• Prompt
Below are entries; tally how many lines hold the string "Blender" and answer with only that figure.
-------
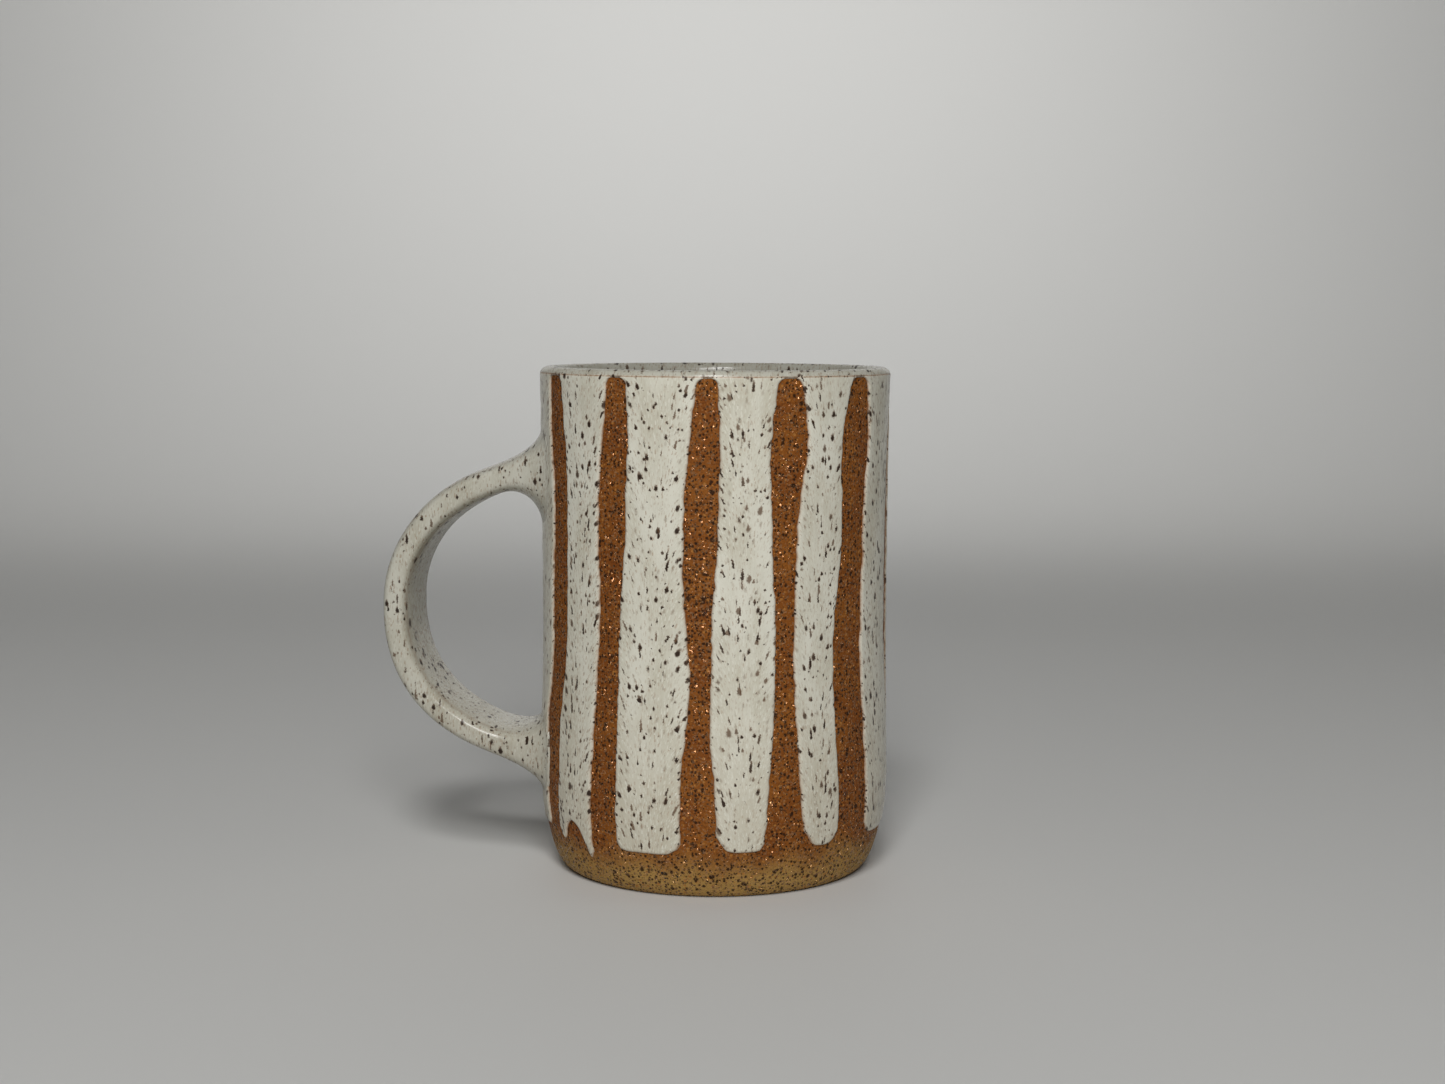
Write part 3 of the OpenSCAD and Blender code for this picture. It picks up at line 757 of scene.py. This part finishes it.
def glaze_material(name, specks, tone, brushed=False, painted_shade_inside=False):
    """Speckled white glaze. A brushed coat has its own flow and lean; the rest use the object's place."""
    material, b, shader = new_material(name, 0.2, 0.38)
    mm = object_mm(b)
    height = b.node("ShaderNodeSeparateXYZ", {0: mm}).outputs["Z"]
    thin = b.node("ShaderNodeAttribute", attribute_name="thin").outputs["Fac"]
    if brushed:
        flow = b.node("ShaderNodeAttribute", attribute_name="flow").outputs["Vector"]
        lean = b.node("ShaderNodeAttribute", attribute_name="lean").outputs["Fac"]
    else:
        upright = b.node("ShaderNodeMapping", {"Vector": mm, "Rotation": (math.radians(-90), 0, 0)})
        flow, lean = upright.outputs[0], 0.0

    # Body of the glaze: cloudy, warmer low down and darker there as painted shade, with brushed feathering
    cloud = b.noise(b.scaled(flow, 0.16, 0.05, 0.16), 1.0, 3.0).outputs["Fac"]
    colour = b.mix(b.spread(cloud, 0.3, 0.7), WHITE, WHITE_PALE)
    colour = b.mix(b.spread(height, 62, 8, 0.0, 0.55), colour, WHITE_LOW)
    for seed in (4.0, 5.0):
        dash = use_group(b, specks, vector=flow, lean=lean, spacing=0.8, length=0.95, width=0.13, share=1.0,
                         softness=0.7, ragged=0.3, seed=seed)
        darker = b.math("MULTIPLY", dash["Mask"], b.spread(dash["Tone"], 0.6, 0.0, 0.0, 1.0))
        colour = b.mix(darker, colour, BREAK_PINK)
        paler = b.math("MULTIPLY", dash["Mask"], b.spread(dash["Tone"], 0.4, 1.0, 0.0, 1.0))
        colour = b.mix(paler, colour, WHITE_PALE)

    # Thin glaze lets the clay's tan through, in a ragged fringe
    fringe = b.noise(b.scaled(flow, 1.1, 0.5, 1.1), 1.0, 3.0).outputs["Fac"]
    ragged_thin = b.math("ADD", thin, b.math("MULTIPLY", b.math("SUBTRACT", fringe, 0.5), 0.55))
    colour = b.mix(b.spread(ragged_thin, 0.35, 0.95, 0.0, 0.6), colour, BREAK_PINK)
    colour = b.mix(b.spread(ragged_thin, 0.75, 1.1, 0.0, 1.0), colour, BREAK_TAN)

    # Iron specks: sunk ones first, then brown halos with dark hearts
    sunk = use_group(b, specks, vector=flow, lean=lean, spacing=1.8, length=0.62, width=0.26, share=0.8,
                     softness=0.7, ragged=0.6, seed=11.0)
    colour = b.mix(b.math("MULTIPLY", sunk["Mask"], 0.45), colour, SPECK_BROWN)
    marks = 0.0
    for spacing, length, width, share, seed in SPECKS:
        halo = use_group(b, specks, vector=flow, lean=lean, spacing=spacing, length=length * 1.15,
                         width=width * 1.35, share=share, softness=0.35, ragged=0.7, seed=seed)
        heart = b.spread(halo["Mask"], 0.3, 0.95)
        heart = b.math("MULTIPLY", heart, b.spread(halo["Tone"], 0.1, 0.5, 0.25, 1.0))
        heart = b.math("MULTIPLY", heart, b.spread(halo["Tail"], 0.35, 1.0, 1.0, 0.25))
        colour = b.mix(b.math("MULTIPLY", halo["Mask"], 0.8), colour, SPECK_BROWN)
        colour = b.mix(heart, colour, SPECK_DARK)
        marks = b.math("MAXIMUM", marks, halo["Mask"])
    if brushed:
        # Small specks gather along a brushed edge
        strung = use_group(b, specks, vector=flow, lean=lean, spacing=1.0, length=0.3, width=0.22,
                           share=0.9, softness=0.3, ragged=0.5, seed=8.0)
        string = b.math("MULTIPLY", strung["Mask"], b.spread(thin, 0.4, 0.7))
        colour = b.mix(string, colour, SPECK_DARK)
    # Painted shade: a tone below one darkens the whole coat
    colour = b.mix(1.0, colour, (tone, tone, tone, 1), "MULTIPLY")
    if painted_shade_inside:
        # Painted shade: inside the cup the lip's coat darkens to the inner coat's painted shade
        radius = b.vector("LENGTH", b.scaled(mm, 1, 1, 0))
        inside = b.spread(radius, LIP_MIDDLE + LIP_R, LIP_MIDDLE - LIP_R)
        shade = INNER_PAINTED_SHADE / tone
        colour = b.mix(inside, colour, b.mix(1.0, colour, (shade, shade, shade, 1), "MULTIPLY"))
    b.feed(shader["Base Color"], colour)

    rough = b.math("ADD", b.spread(marks, 0.0, 1.0, 0.2, 0.36), b.spread(ragged_thin, 0.4, 1.0, 0.0, 0.18))
    b.feed(shader["Roughness"], rough)
    ripple = b.noise(b.scaled(flow, 0.42, 0.3, 0.42), 1.0, 2.0).outputs["Fac"]
    fine = b.noise(b.scaled(flow, 2.4, 1.4, 2.4), 1.0, 1.0).outputs["Fac"]
    relief = b.math("ADD", b.math("MULTIPLY", ripple, 0.07), b.math("MULTIPLY", fine, 0.008))
    relief = b.math("SUBTRACT", relief, b.math("MULTIPLY", marks, 0.02))
    b.feed(shader["Normal"], b.bump(relief))
    return material


def clay_material(name, specks, glitter):
    """Toasted stoneware: sandy, full of iron grains, paler and greyer at the foot."""
    material, b, shader = new_material(name, 0.7, 0.15)
    mm = object_mm(b)
    height = b.node("ShaderNodeSeparateXYZ", {0: mm}).outputs["Z"]
    patch = b.noise(mm, 0.10, 3.0).outputs["Fac"]
    sand = b.noise(mm, 1.7, 3.0, 0.75).outputs["Fac"]
    colour = b.mix(b.spread(patch, 0.3, 0.7), CLAY_WARM, CLAY_RED)
    wavy = b.math("ADD", height, b.math("MULTIPLY", b.math("SUBTRACT", patch, 0.5), 10.0))
    colour = b.mix(b.spread(wavy, 13.0, 3.0), colour, CLAY_OCHRE)
    colour = b.mix(b.spread(sand, 0.52, 0.72, 0.0, 0.65), colour, CLAY_LIGHT)
    colour = b.mix(b.spread(sand, 0.48, 0.30, 0.0, 0.75), colour, CLAY_SHADE)
    pits = 0.0
    for spacing, size, share, tint, seed in GRAINS:
        grain = use_group(b, specks, vector=mm, spacing=spacing, length=size * 1.1, width=size, share=share,
                          softness=0.3, ragged=0.4, seed=seed)
        colour = b.mix(b.math("MULTIPLY", grain["Mask"], 0.92), colour, tint)
        pits = b.math("MAXIMUM", pits, grain["Mask"])
    iron = use_group(b, specks, vector=mm, spacing=0.62, length=0.26, width=0.24, share=0.9, softness=0.25,
                     ragged=0.3, seed=24.0)
    cluster = b.spread(b.noise(mm, 0.22, 1.0).outputs["Fac"], 0.69, 0.73)
    # Blue-black iron shows in a few clusters only
    colour = b.mix(b.math("MULTIPLY", iron["Mask"], cluster), colour, CLAY_BLUE)

    flake = use_group(b, glitter, vector=mm)
    colour = b.mix(b.math("MULTIPLY", flake["Flake"], 0.4), colour, CLAY_SPARK)
    b.feed(shader["Base Color"], colour)
    coarse = b.noise(mm, 1.3, 3.0, 0.6).outputs["Fac"]
    relief = b.math("SUBTRACT", b.math("MULTIPLY", coarse, 0.16), b.math("MULTIPLY", pits, 0.05))
    tilt = b.vector("NORMALIZE", b.vector("ADD", b.bump(relief), flake["Tilt"]))
    b.feed(shader["Normal"], tilt)
    b.feed(shader["Roughness"], b.spread(flake["Flake"], 0.0, 1.0, 0.7, 0.18))
    b.feed(shader["Metallic"], b.math("MULTIPLY", flake["Flake"], 0.4))
    return material


# ---------------------------------------------------------------- room, lights and camera

def plain_material(name, colour, roughness):
    """A material of one colour, for the floor and for the slip that the joints hide."""
    material, _, shader = new_material(name, roughness, 0.3)
    shader["Base Color"].default_value = colour
    return material


# The camera stands this far from the cup's axis and this high, and is tipped down a little
CAMERA_AZIMUTH = math.radians(-84.5)
CAMERA_AWAY = 0.532717
CAMERA_UP = 0.134547
CAMERA_PITCH = 0.1037
CAMERA_YAW = 0.0035
CAMERA_ROLL = 0.0039
CAMERA_LENS = 54.536
# The floor runs from behind the camera to the foot of a backdrop that sweeps up, in metres
FLOOR_NEAR = -5.0
FLOOR_FAR = 0.9
FLOOR_HALF = 5.0
SWEEP_R = 0.5
BACKDROP_UP = 2.2


def studio_floor():
    """A pale floor that sweeps up into a backdrop."""
    bm = bmesh.new()
    sweep = [(FLOOR_FAR + SWEEP_R * math.sin(a), SWEEP_R - SWEEP_R * math.cos(a))
             for a in np.radians(np.linspace(0, 90, 16))]
    line = [(FLOOR_NEAR, 0.0)] + sweep + [(FLOOR_FAR + SWEEP_R, BACKDROP_UP)]
    turned = CAMERA_AZIMUTH + math.pi / 2
    across = Vector((math.cos(turned), math.sin(turned), 0))
    away = Vector((-math.sin(turned), math.cos(turned), 0))
    row = [bm.verts.new(away * y + Vector((0, 0, z)) - across * FLOOR_HALF) for y, z in line]
    edges = [bm.edges.new(pair) for pair in zip(row, row[1:])]
    made = bmesh.ops.extrude_edge_only(bm, edges=edges)["geom"]
    far_side = [g for g in made if isinstance(g, bmesh.types.BMVert)]
    bmesh.ops.translate(bm, vec=across * 2 * FLOOR_HALF, verts=far_side)
    for face in bm.faces:
        face.smooth = True
    mesh = bpy.data.meshes.new("studio_floor")
    bm.to_mesh(mesh)
    bm.free()
    mesh.materials.append(plain_material("pale_floor", PALE_FLOOR, 0.6))
    floor = bpy.data.objects.new("studio_floor", mesh)
    bpy.context.scene.collection.objects.link(floor)


def softbox(name, azimuth, elevation, distance, size, power, target=(0, 0, 0.06), spread=180):
    """An area light that faces its target from an azimuth (degrees from +X) and an elevation."""
    a, e = math.radians(azimuth), math.radians(elevation)
    target = Vector(target)
    place = target + distance * Vector((math.cos(a) * math.cos(e), math.sin(a) * math.cos(e), math.sin(e)))
    lamp = bpy.data.lights.new(name, "AREA")
    lamp.shape = "RECTANGLE"
    lamp.size, lamp.size_y = size
    lamp.energy = power
    lamp.spread = math.radians(spread)
    holder = bpy.data.objects.new(name, lamp)
    holder.location = place
    holder.rotation_euler = (target - place).to_track_quat("-Z", "Y").to_euler()
    bpy.context.scene.collection.objects.link(holder)


def place_camera():
    """The camera, level but for a slight tip, turn and roll."""
    view = bpy.data.cameras.new("camera")
    view.lens = CAMERA_LENS
    view.sensor_width = 36
    view.clip_start = 0.01
    turned = CAMERA_AZIMUTH + math.pi / 2 - CAMERA_YAW
    level = Matrix.Rotation(turned, 4, "Z")
    pitch = Matrix.Rotation(math.pi / 2 - CAMERA_PITCH, 4, "X")
    roll = Matrix.Rotation(CAMERA_ROLL, 4, "Z")
    place = Matrix.Translation((
        CAMERA_AWAY * math.cos(CAMERA_AZIMUTH), CAMERA_AWAY * math.sin(CAMERA_AZIMUTH), CAMERA_UP))
    holder = bpy.data.objects.new("camera", view)
    holder.matrix_world = place @ level @ pitch @ roll
    bpy.context.scene.collection.objects.link(holder)
    bpy.context.scene.camera = holder


def light_studio():
    """A high key, a soft fill in front, a light on the backdrop alone and a faint even sky."""
    world = bpy.data.worlds.new("studio")
    world.use_nodes = True
    world.node_tree.nodes["Background"].inputs["Color"].default_value = (0.93, 0.97, 1.0, 1)
    world.node_tree.nodes["Background"].inputs["Strength"].default_value = 0.05
    bpy.context.scene.world = world
    softbox("key", -90, 50, 1.3, (0.25, 0.25), 4.2)
    softbox("front_fill", -84, 32, 1.6, (0.6, 0.5), 12.2)
    softbox("backdrop_light", -84.5, 35, 1.2, (0.9, 0.5), 3.3, (-0.15, 1.5, 0.35), 110)
    bpy.context.scene.view_settings.view_transform = "Standard"


# ---------------------------------------------------------------- putting it together

specks = speck_group()
glitter = glitter_group()
stoneware = clay_material("toasted_stoneware", specks, glitter)
brushed_glaze = glaze_material("brushed_speckled_glaze", specks, BRUSHED_TONE, brushed=True)
dipped_glaze = glaze_material("dipped_speckled_glaze", specks, DIPPED_PAINTED_SHADE)
rim_glaze = glaze_material("rim_speckled_glaze", specks, RIM_PAINTED_SHADE, painted_shade_inside=True)
poured_glaze = glaze_material("poured_speckled_glaze", specks, INNER_PAINTED_SHADE)
slip = plain_material("joint_slip", SLIP_BROWN, 0.8)

thrown_cup(stoneware)
lip_glaze(rim_glaze)
inner_glaze(poured_glaze)
stripe_edges = [StripeEdges(node) for node in STRIPES]
for number, (node, edges, gaps) in enumerate(zip(STRIPES, stripe_edges, gap_tops(stripe_edges))):
    brush_stripe(number, node, edges, gaps, brushed_glaze)
strap("pulled_strap", 0, stoneware, "stoneware", "handle")
strap("strap_glaze", GLAZE_T, dipped_glaze, "speckled_glaze", "handle_glaze")
for node in ("upper_slip_joint", "lower_slip_joint"):
    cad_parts[node].data.materials.clear()
    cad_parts[node].data.materials.append(slip)

studio_floor()
light_studio()
place_camera()
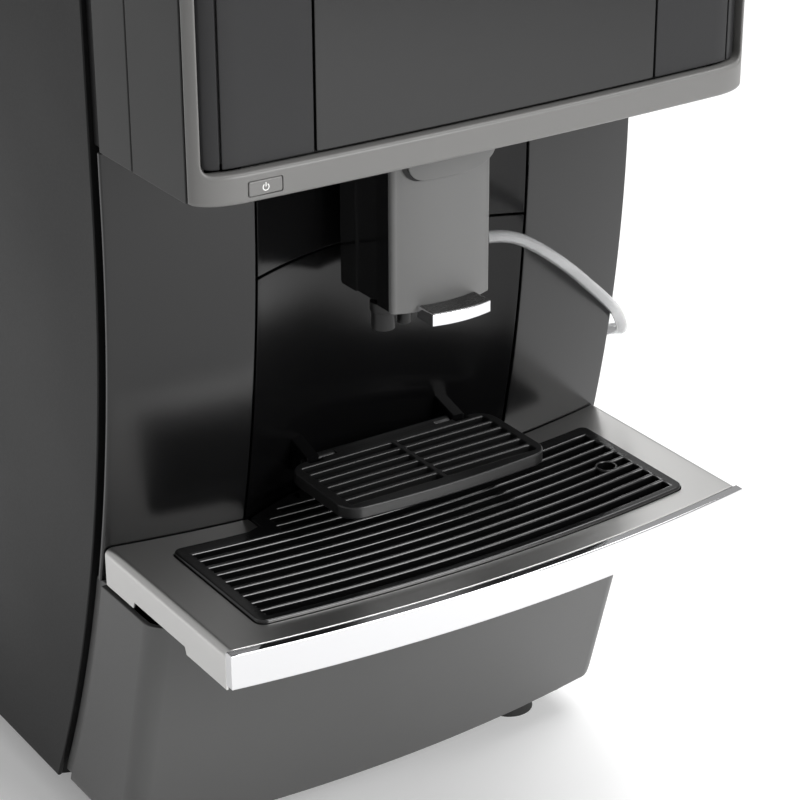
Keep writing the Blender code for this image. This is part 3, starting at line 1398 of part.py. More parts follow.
def make_drawer():
    z = DRAWER_FLOOR_Z + DRAWER_FLOOR
    xs = spread(-DRAWER_HALF, DRAWER_HALF, ARC_STEPS)
    edge = CHIN_HALF - CHIN_CORNER
    front = []
    for x in xs:
        face = chin_side_y(DRAWER_FLOOR_Z) - CHIN_BOW * (1 - (x / edge) ** 2) + CHIN_WALL
        front.append((x, face + DRAWER_FIT))
    outline = front + [(DRAWER_HALF, DRAWER_BACK_Y), (-DRAWER_HALF, DRAWER_BACK_Y)]
    floor = prism("drawer_floor", [outline], DRAWER_FLOOR_Z, z, ZINC)
    low_y = DRAWER_BACK_Y - CONTAINER_LENGTH - CONTAINER_WALL
    high_y = DRAWER_BACK_Y - CONTAINER_WALL
    base = z + FIT
    top = TRAY_Z - CONTAINER_TOP_DROP
    half = CONTAINER_HALF
    outer = rounded_rectangle(-half, low_y, half, high_y, CONTAINER_CORNER)
    box = prism("grounds_container", [outer], base, top, SMOKED)
    wall = CONTAINER_WALL
    low = (wall - half, low_y + wall)
    high = (half - wall, high_y - wall)
    inner = rounded_rectangle(*low, *high, CONTAINER_CORNER - wall)
    cut(box, prism("container_hollow", [inner], base + wall, top + OVERRUN, SMOKED))
    return floor, box


# Top: cover, bean hopper, water tank, powder chute and their lids

HOPPER_LOW_X = -0.010
HOPPER_SIDE_INSET = 0.0215
HOPPER_HIGH_X = HALF_WIDTH - HOPPER_SIDE_INSET
HOPPER_FROM_CHUTE = 0.062
HOPPER_LOW_Y = CHUTE_Y + HOPPER_FROM_CHUTE
HOPPER_BACK_INSET = 0.033
HOPPER_HIGH_Y = BACK_Y - HOPPER_BACK_INSET
HOPPER_CORNER = 0.012
HOPPER_WALL = 0.002
HOPPER_TAPER_DROP = 0.056
HOPPER_TAPER_Z = HEAD_TOP_Z - HOPPER_TAPER_DROP
HOPPER_THROAT_DROP = 0.111
HOPPER_THROAT_Z = HEAD_TOP_Z - HOPPER_THROAT_DROP
HOPPER_THROAT_HALF = 0.018
GRINDER_X = (HOPPER_LOW_X + HOPPER_HIGH_X) / 2
GRINDER_Y = (HOPPER_LOW_Y + HOPPER_HIGH_Y) / 2
TANK_SIDE_INSET = 0.0115
TANK_LOW_X = TANK_SIDE_INSET - HALF_WIDTH
TANK_HIGH_X = -0.048
TANK_FROM_CHUTE = 0.066
TANK_LOW_Y = CHUTE_Y + TANK_FROM_CHUTE
TANK_BACK_INSET = 0.020
TANK_HIGH_Y = BACK_Y - TANK_BACK_INSET
TANK_CORNER = 0.010
TANK_WALL = 0.0025
TANK_ABOVE_TRAY = 0.008
TANK_BOTTOM_Z = TRAY_Z + TANK_ABOVE_TRAY
RIM_REACH = 0.004
RIM_HEIGHT = 0.002
COVER_CORNER_RADIUS = 0.004
DIAL_INSET = 0.0435
DIAL_X = HALF_WIDTH - DIAL_INSET
DIAL_AHEAD = 0.004
DIAL_Y = CHUTE_Y - DIAL_AHEAD
KNURLS = 8
DIAL_RADIUS = 0.014
DIAL_HEIGHT = 0.010
DIAL_STEM = 0.004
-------
• Result of the task
2